SKULL311

NUNSLAUGHTER, SathaSlaughter (2009, Universal Tongue)

The skull:
This poor guy’s eye is falling out, which is really not that surprising because he’s grotesquely deformed and nothing seems to fit together right. But, you’d think the other eye would be the first to go, considering how small it is compared to its socket. And while I know the thing surrounding the skull is probably supposed to be a cowl, it looks an awful lot to me like Jaws from the movie poster, so I imagine this guy thinking, “Aw shit! My eye just fell out! How could this day get any worse?” right before the Great White bites him in half.

The music:
Nunslaughter play time-capsule death metal, sounding perpetually like a Morbid Angel demo from 1987. Rude and crude death metal about how Jesus is a square.
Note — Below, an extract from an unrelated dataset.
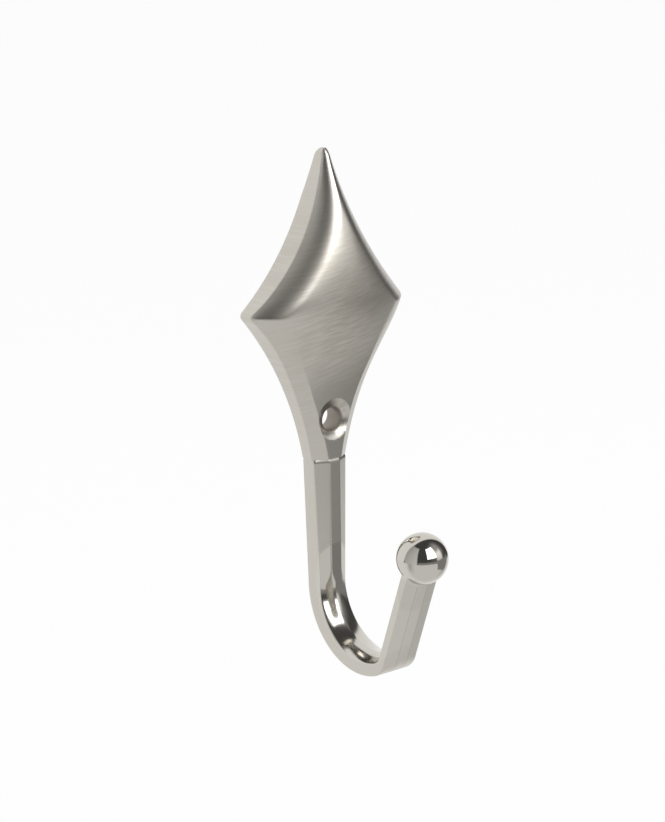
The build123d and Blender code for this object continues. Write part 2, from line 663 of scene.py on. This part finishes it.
@dataclass
class Web:
    """Node tree of a material or of the sky, with short ways to add to it."""

    nodes: bpy.types.NodeTree

    def node(self, kind: str, settings: dict[str, object] | None = None,
             values: dict[str | int, object] | None = None, output: str | int = 0) -> Wave:
        """Add a node.

        Args:
            kind: Type of the node.
            settings: Its settings, which are set first.
            values: Values or links of its sockets, by name or place.
            output: The output that is returned.

        Returns:
            The output socket, wrapped.
        """
        made = self.nodes.nodes.new(kind)
        for name, value in (settings or {}).items():
            setattr(made, name, value)
        for name, value in (values or {}).items():
            if isinstance(value, Wave):
                self.nodes.links.new(value.socket, made.inputs[name])
            else:
                made.inputs[name].default_value = value
        return Wave(self, made.outputs[output])

    def math(self, operation: str, *values: Wave | float) -> Wave:
        """Return a Math node's result."""
        return self.node("ShaderNodeMath", {"operation": operation}, dict(enumerate(values)))

    def parts(self, vector: Wave) -> tuple[Wave, Wave, Wave]:
        """Return the X, Y and Z of a vector."""
        split = self.node("ShaderNodeSeparateXYZ", values={"Vector": vector}).socket.node.outputs
        return Wave(self, split["X"]), Wave(self, split["Y"]), Wave(self, split["Z"])

    def length(self, first: Wave, second: Wave) -> Wave:
        """Return the length of a step with two sides at a right angle."""
        return self.math("SQRT", first * first + second * second)

    def tint(self, colour: Wave | Colour, other: Wave | Colour, share: Wave) -> Wave:
        """Return a colour moved towards another by a share."""
        return self.node("ShaderNodeMix", {"data_type": "RGBA"}, {0: share, 6: colour, 7: other}, 2)

    def sees(self, ray: Ray) -> Wave:
        """Return 1 for rays of one kind and 0 for all others."""
        return self.node("ShaderNodeLightPath", output=ray.value)

    def finish(self, surface: Wave, kind: str) -> None:
        """Link a shader to the tree's output."""
        made = self.nodes.nodes.new(kind)
        self.nodes.links.new(surface.socket, made.inputs["Surface"])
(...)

They’re the masters of the cult-of-limited-edition, releasing dozens on dozens on dozens of incredibly limited cassettes, 7″s, splits, EPs, live albums, etc. Someone once told me that the main Nunslaughter dude worked at a music repro plant, which is how he could afford to do all that shit. Probably they have more Big Dumb Skull covers, but we don’t have the patience to look for a better one than this, and this one is more than good enough. I don’t know how a person gets hooked on Nunslaughter in the first place, but once it happens, that person is in for a world of frustrating collection. Personally, I find their music to be unimaginative and dull, but for the style, it’s perfectly fine. If you want caveman death metal, they’re as good as anything, I suppose. This EP starts with a bunch of covers (all of them curated for maximum underground cred, of course, and including a version of “Jaws of Satan” by Sathanas, whose demo was, coincidentally, SKULL211) before wrapping up with a few songs they probably recorded seven or eight times elsewhere, like for some Romanian Tour EP limited to 27 cassettes. Somewhere out there is some insane superfan with every one of this band’s intentionally obscure releases, and that person must have the worst taste/judgment ever. I’d kind of like to meet him. How could he not be fascinating, on an anthropological level? And I wonder how long you could pronounce the band like “Nun’s Laughter” before he lost his shit?